My youthful experience gardening involved one sad attempt at growing carrots from seedlings, an endeavor so fraught with impatience I harvested little orange worms (they do not deserve to be called carrots) no bigger than a pinky toe. I hung up the trowel and spade after that attempt, and determined that all of my future vegetables would be store bought and enjoy endless refrigeration in a yard-free condominium.
However, each summer as the sun grows warm I miss the fresh taste of garden tomatoes. I also, inexplicably, long to get dirt beneath my nails. I have recently become very aware of sourcing food locally, and it seems to me there is no better local source than my own backyard.
There have been many stumbling blocks to garden domination.
1. Soil. It turns out that soil is very important to the success of your garden. Too dense (like the clay-like mud of our yard) and plants don’t have room to grow or absorb nutrients. Too loose (loamy) and the beds won’t retain sufficient amounts of water leaving your plants thirsty. Talk to your local nursery about the local soil. My guy was very helpful in setting me up with some soil to supplement and loosen up our existing dirt. If you are looking for a cheaper, more green alternative to purchasing soil from a nursery composting is a good option. We got a late start on it this year and therefore went the lazy route, but I am eager to use compost in our garden next year.
2. Space. While I did not end up in the full-service penthouse condominium of my dreams, our yard still presents special challenges. We’ve opted to use square foot gardening techniques to organize our garden. Some plants will take up a single square foot of space, and other plants like the zucchini take up four or more spaces on the grid. Since most of our seedlings started out the same size, using this square foot method helped ensure we buffered each plant with enough room to grow.
Additionally we are experimenting with other space savers like vertical gardening and upside down planters.
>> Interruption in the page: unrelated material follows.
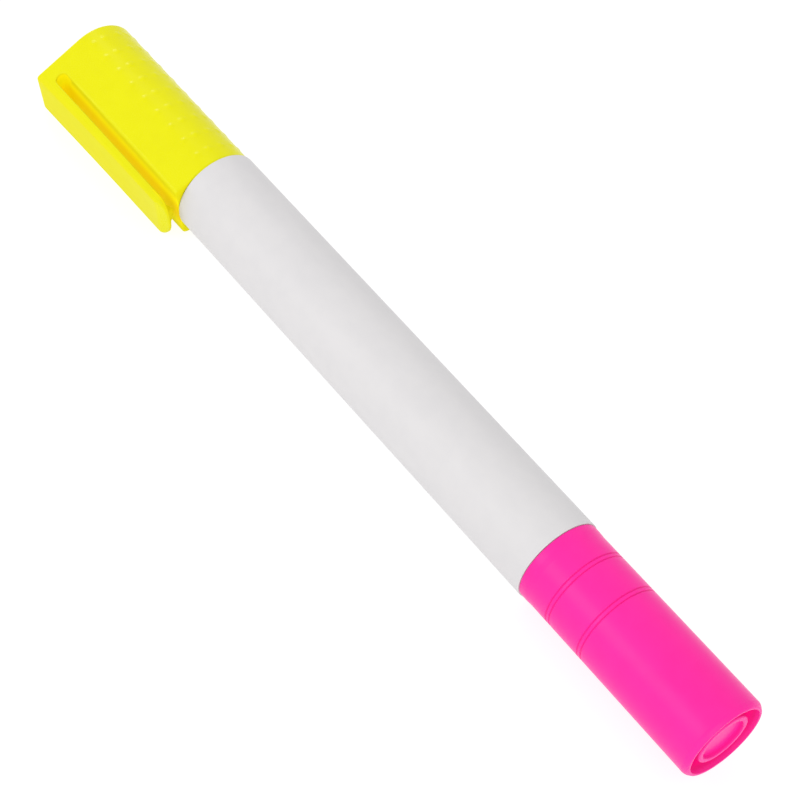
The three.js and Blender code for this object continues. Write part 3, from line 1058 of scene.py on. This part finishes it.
@dataclass
class GripBumps:
    """Low domes in rows along the yellow cap, on the side away from the clip."""

    cap_radius: float
    cap_length: float
    stations: int = 9
    pitch: float = 3.3
    first: float = 2.3
    rows: int = 11
    row_angle: float = 19.5
    radius: float = 0.52
    height: float = 0.08

    def distance(self, x: Array, y: Array, z: Array) -> Array:
        """Signed distance from the nearest dome, each the top of a ball."""
        ball = (self.radius**2 + self.height**2) / (2 * self.height)
        centre = self.cap_radius + self.height - ball
        from_end = self.cap_length - self.first - x
        station = np.clip(np.round(from_end / self.pitch), 0, self.stations - 1)
        half = (self.rows - 1) // 2
        angle = np.degrees(np.arctan2(z, -y))
        row = np.clip(np.round(angle / self.row_angle), -half, half)
        turn = np.radians(angle - row * self.row_angle)
        radius = np.hypot(y, z)
        out, side = radius * np.cos(turn) - centre, radius * np.sin(turn)
        return np.sqrt((from_end - station * self.pitch) ** 2 + out**2 + side**2) - ball


@dataclass
class YellowCap(Carving):
    """Cap with a pocket clip moulded on a block that leaves the round body on two tangent flats."""

    length: float = 31.4
    seam: float = 0.1
    radius: float = 6.35
    end_edge: float = 0.25
    clip_reach: float = 9.6
    clip_waist: tuple[tuple[float, float], ...] = ((22.5, 9.5), (14.5, 9.33))
    clip_tip_reach: float = 9.2
    clip_swell: float = 0.2
    clip_half_width: float = 3.6
    clip_edge: float = 0.75
    clip_overhang: float = 0.16
    tip_half_width: float = 3.8
    tip_corner: float = 1.1
    tip_bow: float = 1.1
    tip_bevel: float = 1.85
    tip_drop: float = 1.05
    tip_edge: float = 0.9
    slot_floor: float = 6.4
    slot_root: float = 2.5
    slot_root_reach: float = 8.15
    slot_tip_reach: float = 7.9
    slot_edge: float = 0.18
    barb_length: float = 2.9
    barb_height: float = 1.2
    barb_width: float = 2.6
    barb_crest: float = 1.2
    barb_inset: float = 0.5
    # Amounts of painted shade and painted glow laid by the depth layer on the slot, barb, mouth
    # corner and clip face
    outer_edge: float = 8.9
    outer_shade: float = 0.065
    floor_soft: float = 0.6
    floor_crisp: float = 0.1
    soften_over: float = 10.0
    shade_reach: float = 3.6
    root_shade: float = 0.45
    root_shade_reach: float = 2.5
    barb_shade: float = 0.25
    mouth_shade: float = 0.22
    grid_step: float = 0.19
    bumps: GripBumps = field(default_factory=lambda: GripBumps(6.35, 31.4))
    seal: InnerSeal = field(default_factory=lambda: InnerSeal(PenEnd.YELLOW, 31.4))

    def flank_touch(self) -> tuple[float, float]:
        """Returns where a flank leaves the round body, in (y, z)."""
        angle = math.atan2(self.clip_half_width, self.clip_reach)
        angle += math.acos(self.radius / math.hypot(self.clip_reach, self.clip_half_width))
        return self.radius * math.cos(angle), self.radius * math.sin(angle)

    def flank_width(self, reach: float) -> float:
        """Returns half the block's width at a distance from the pen's axis."""
        touch = self.flank_touch()
        share = (reach - touch[0]) / (self.clip_reach - touch[0])
        return touch[1] + (self.clip_half_width - touch[1]) * share

    def block_section(self, reach: float, rounding: float) -> Outline:
        """Returns the block's cross-section in (y, z), from inside the round body to a reach."""
        touch, width = self.flank_touch(), self.flank_width(reach)
        return Outline.of(
            (touch[0], -touch[1]),
            (reach, -width, rounding),
            (reach, width, rounding),
            (touch[0], touch[1]),
            (0.0, touch[1] * 0.5),
            (0.0, -touch[1] * 0.5),
        )

    def clip_side(self) -> Outline:
        """Returns the clip's side view in (x, y), with the slot's round end."""
        tip, root = -self.clip_overhang, self.length - self.slot_root
        inside = self.slot_floor - 1.5
        slot_half = (self.slot_root_reach - self.slot_floor) / 2
        return Outline.of(
            (self.length + 1, inside),
            (self.length + 1, self.clip_reach + self.clip_swell),
            (self.length, self.clip_reach + self.clip_swell),
            *((x, reach, 60.0) for x, reach in self.clip_waist),
            (tip + self.tip_bevel, self.clip_tip_reach, self.tip_edge),
            (tip, self.clip_tip_reach - self.tip_drop, self.tip_edge / 2),
            (tip, self.slot_tip_reach, 0.15),
            (root, self.slot_root_reach, slot_half),
            (root, self.slot_floor, slot_half),
            (root - 2.1 * slot_half, self.slot_floor - 0.01, 0.02),
            (root - 2.1 * slot_half, inside),
        )

    def clip_plan(self) -> Outline:
        """Returns the clip's plan view in (x, z), with the tip's bowed edge and round corners."""
        tip, clear = -self.clip_overhang, self.flank_width(self.slot_floor) + 1
        root = self.length - self.slot_root - 1.1
        width = self.flank_width(self.slot_root_reach) + 0.3
        return Outline.of(
            (self.length + 1, -clear),
            (self.length + 1, clear),
            (root, clear, 0.3),
            (root, width, 0.3),
            (tip + self.tip_bow, self.tip_half_width, self.tip_corner),
            (tip + self.tip_bow * 0.2, self.tip_half_width * 0.45, 4.0),
            (tip + self.tip_bow * 0.2, -self.tip_half_width * 0.45, 4.0),
            (tip + self.tip_bow, -self.tip_half_width, self.tip_corner),
            (root, -width, 0.3),
            (root, -clear, 0.3),
        )

    def barb_side(self) -> Outline:
        """Returns the side view in (x, y) of the barb inside the clip's tip."""
        start, top = self.barb_inset - self.clip_overhang, self.slot_tip_reach
        return Outline.of(
            (start, top, 0.1),
            (start + self.barb_length * 0.28, top - self.barb_height, 0.25),
            (start + self.barb_length, top, 0.1),
            (start + self.barb_length, top + 0.4, 0.1),
            (start, top + 0.4, 0.1),
        )

    def space(self) -> Outline:
        """Returns the inside of the cap in (x, radius), run past the axis and both ends."""
        inside = CapSpace(self.length)
        end = inside.bore + inside.flare
        return Outline.of(
            (self.length + 1, -2.0),
            (self.length + 1, end, 0.02),
            (self.length, end, 0.02),
            *reversed(inside.wall()),
            (-1.0, inside.bore),
            (-1.0, -2.0),
        )

    def extent(self) -> tuple[Array, Array]:
        """Returns the corners of the space that holds the cap."""
        side = self.radius + self.bumps.height
        return (
            np.array([-self.clip_overhang, -side, -side]),
            np.array([self.length, self.clip_reach + self.clip_swell, side]),
        )

    def clip(self, x: Array, y: Array, z: Array, ends: Array) -> Array:
        """Signed distance from the clip, its root and its barb.

        Args:
            x: Places along the pen.
            y: Places toward the clip.
            z: Places across the clip.
            ends: Distance past the cap's closed end.

        Returns:
            Signed distance, below zero inside.
        """
        reach = self.clip_reach + self.clip_swell
        block = self.block_section(reach, self.clip_edge).distance(y, z)
        arm = rounded_both(block, self.clip_side().distance(x, y), self.slot_edge)
        arm = rounded_both(arm, self.clip_plan().distance(x, z), 0.25)
        taper = (self.barb_width - self.barb_crest) / 2 / self.barb_height
        half_width = self.barb_width / 2 + taper * (y - self.slot_tip_reach)
        barb = rounded_both(
            self.barb_side().distance(x, y),
            (np.abs(z) - half_width) / math.hypot(1, taper),
            0.25,
        )
        return rounded_both(rounded_either(arm, barb, 0.2), ends, self.end_edge)

    def distance(self, x: Array, y: Array, z: Array) -> Array:
        """Signed distance from the cap."""
        radius = np.hypot(y, z)
        closed_end, mouth = x - self.length, -x
        tube = rounded_either(radius - self.radius, self.bumps.distance(x, y, z), 0.06)
        near_root = (x - self.length + self.slot_root) / self.soften_over + 1.1
        near_root = np.clip(near_root, 0, 1)
        soft = self.block_section(self.slot_floor, self.floor_soft).distance(y, z)
        crisp = self.block_section(self.slot_floor, self.floor_crisp).distance(y, z)
        floor_block = rounded_both(soft + (crisp - soft) * near_root, mouth, 0.4)
        body = rounded_both(np.minimum(tube, floor_block), closed_end, self.end_edge)
        body = rounded_both(body, mouth, 0.12)
        solid = np.minimum(body, self.clip(x, y, z, closed_end))
        return rounded_both(solid, -self.space().distance(x, radius), 0.2)

    def painted_shade_at(self, points: Array) -> Array:
        """Painted shade and painted glow of the slot and of the open far end.

        Args:
            points: Points of the cap's surface, one in each row.

        Returns:
            How much painted shade and painted glow each point takes, from 0 to 1: most in the
            middle of the slot, less at its closed end, on the barb and on the proud corner of the
            mouth. The clip's outer face takes a little too, which makes it matt and gives it a
            faint painted tint.
        """
        x, y, z = points.T
        between = (y > self.slot_floor - 0.15) & (y < self.slot_root_reach + 0.1)
        inward = self.flank_width(y) - np.abs(z)
        middle = np.clip(inward / self.shade_reach, 0, 1)
        to_root = self.length - self.slot_root - x
        near_root = np.clip(self.root_shade_reach - to_root, 0, 1)
        closed = np.clip(inward / 0.4, 0, 1) * near_root * self.root_shade
        along = np.clip(x / 0.25, 0, 1) * (to_root > -0.2)
        on_barb = (y > self.slot_floor + 0.3) & (x < self.barb_length + self.barb_inset)
        slot = np.where(on_barb, self.barb_shade, np.maximum(middle, closed)) * between * along
        proud = (np.hypot(y, z) > self.radius + 0.15) & (y < self.slot_floor + 0.1)
        mouth = proud * np.clip(1 - x / 0.3, 0, 1) * self.mouth_shade
        outer = np.clip((y - self.outer_edge) / 0.4, 0, 1) * self.outer_shade
        far_end = CapSpace(self.length).painted_shade_at(points)
        return np.maximum.reduce([slot, mouth, outer, far_end])

    def build(self, place: PenPlace) -> None:
        """Builds the cap and its seal."""
        piece = Piece("yellow_cap_moulding", "yellow_cap_shell", "yellow_cap", "yellow_plastic")
        piece.build(self.form(), place.end(PenEnd.YELLOW, self.seam), YELLOW_PLASTIC)
        self.seal.build(place, self.seam)


@dataclass
class InkStore:
    """What the barrel holds at one end: a fibre rod in a film sleeve."""

    end: PenEnd

    def dress(self) -> None:
        """Dresses the rod and its sleeve."""
        fibre = YELLOW_FIBRE if self.end is PenEnd.YELLOW else PINK_FIBRE
        dress_node(self.end.node("reservoir_core"), fibre)
        dress_node(self.end.node("reservoir_film"), FILM)


def dress_node(name: str, finish: MouldedPlastic | InkedFelt | ClearFilm) -> None:
    """Gives a CAD node a finish."""
    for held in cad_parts[name].material_slots:
        held.material = material_of(finish)
    LOG.info("%s: dressed in %s", name, finish.name)


@dataclass(frozen=True)
class SoftBox:
    """A square soft light that faces the pen."""

    name: str
    position: tuple[float, float, float]
    size: float
    watts: float
    colour: Colour = (1.0, 1.0, 1.0)

    def build(self) -> None:
        """Hangs the light in metres and turns it to the pen."""
        light = bpy.data.lights.new(self.name, "AREA")
        light.shape, light.size, light.energy = "SQUARE", self.size, self.watts
        light.color = self.colour
        made = bpy.data.objects.new(self.name, light)
        made.location = self.position
        made.rotation_euler = (-Vector(self.position)).to_track_quat("-Z", "Y").to_euler()
        bpy.context.scene.collection.objects.link(made)


@dataclass
class Studio:
    """Pale floor, soft lights and the camera."""

    floor_size: float = 6.0
    sky: float = 0.88
    lens: float = 108.0
    camera_position: tuple[float, float, float] = (0.14866625, -0.17754488, 0.23276693)
    camera_right: tuple[float, float, float] = (0.60672057, 0.76418068, 0.21890186)
    camera_up: tuple[float, float, float] = (-0.65923062, 0.32982680, 0.67574349)
    lights: tuple[SoftBox, ...] = (
        SoftBox("key_light", (-0.44, -0.79, 0.43), 0.45, 2.0),
        SoftBox("fill_light", (0.5, -0.78, 0.38), 0.8, 0.8),
        SoftBox("end_light", (0.93, -0.25, 0.27), 0.6, 2.0),
        SoftBox("top_light", (-0.79, 0.1, 0.61), 0.22, 1.4),
    )

    def build_floor(self) -> None:
        """Lays the paper floor under the pen."""
        half = self.floor_size / 2
        mesh = bpy.data.meshes.new("studio_floor")
        corners = [(-half, -half, 0), (half, -half, 0), (half, half, 0), (-half, half, 0)]
        mesh.from_pydata(corners, [], [(0, 1, 2, 3)])
        mesh.materials.append(material_of(PAPER))
        floor = bpy.data.objects.new("studio_floor", mesh)
        bpy.context.scene.collection.objects.link(floor)

    def build_sky(self) -> None:
        """Surrounds the scene with an even white light."""
        world = bpy.data.worlds.new("studio_sky")
        world.use_nodes = True
        sky = world.node_tree.nodes["Background"]
        sky.inputs["Color"].default_value = (1.0, 1.0, 1.0, 1.0)
        sky.inputs["Strength"].default_value = self.sky
        bpy.context.scene.world = world

    def build_camera(self) -> None:
        """Puts the camera where the photograph was taken."""
        data = bpy.data.cameras.new("photo_camera")
        data.lens, data.sensor_width = self.lens, 36.0
        data.clip_start, data.clip_end = 0.01, 20.0
        right, up = Vector(self.camera_right), Vector(self.camera_up)
        turn = Matrix((right, up, right.cross(up))).transposed().to_4x4()
        camera = bpy.data.objects.new("photo_camera", data)
        camera.matrix_world = Matrix.Translation(self.camera_position) @ turn
        bpy.context.scene.collection.objects.link(camera)
        bpy.context.scene.camera = camera

    def build(self) -> None:
        """Builds the studio and sets how its light turns into colour."""
        self.build_floor()
        self.build_sky()
        self.build_camera()
        for light in self.lights:
            light.build()
        bpy.context.scene.view_settings.view_transform = "Standard"


def main() -> None:
    """Builds the pen and its studio."""
    logging.basicConfig(level=logging.INFO, format="%(message)s")
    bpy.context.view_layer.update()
    place = PenPlace()
    Barrel().build(place)
    dress_node("reservoir_divider", NATURAL_PLASTIC)
    for end in PenEnd:
        InkStore(end).dress()
        FrontSection(end).build(place)
        ChiselTip(end).build(place)
    YellowCap().build(place)
    PinkCap().build(place)
    Studio().build()


if __name__ == "__main__":
    main()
So far we have had mixed success due in part to poor planning (Who knew the garage cast that large of a shadow in the afternoon while we are work?), but ultimately we look to have an interesting and robust crop coming.
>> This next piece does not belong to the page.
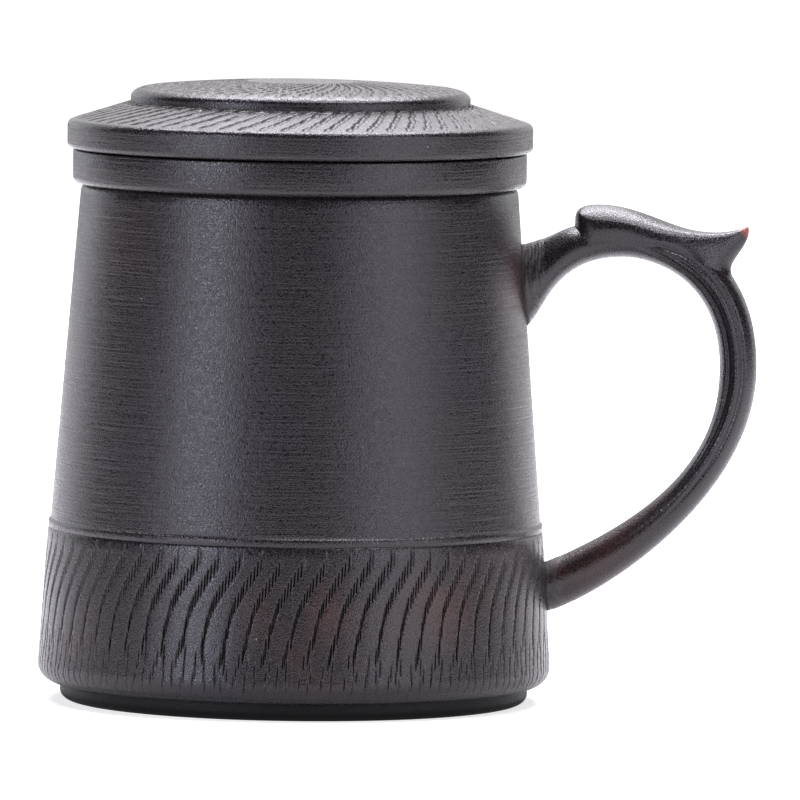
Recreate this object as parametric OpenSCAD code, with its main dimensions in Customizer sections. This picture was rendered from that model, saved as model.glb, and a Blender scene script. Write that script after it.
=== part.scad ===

3. Cost. Free vegetables aren’t free. We thunked down a healthy amount of start-up cash to get our garden going. Lumber for raised beds, soil, and even the seeds and plants themselves set us back a little more than we anticipated. However we built the garden for longevity and hope to reduce our costs next year. Additionally. we have taken the garden beyond just the edibles and taken tips from www.texaselectricityproviders.com to improve our landscaping to reduce home energy costs. Ultimately, knowing exactly where our food is coming from carries more value than the few extra dollars invested this year.
I am excited to see if I have reclaimed my heritage come harvest. I hold out hope that if I squint at in the right light (and rub some freshly cut grass on it) my thumb will reflect a healthy green hue.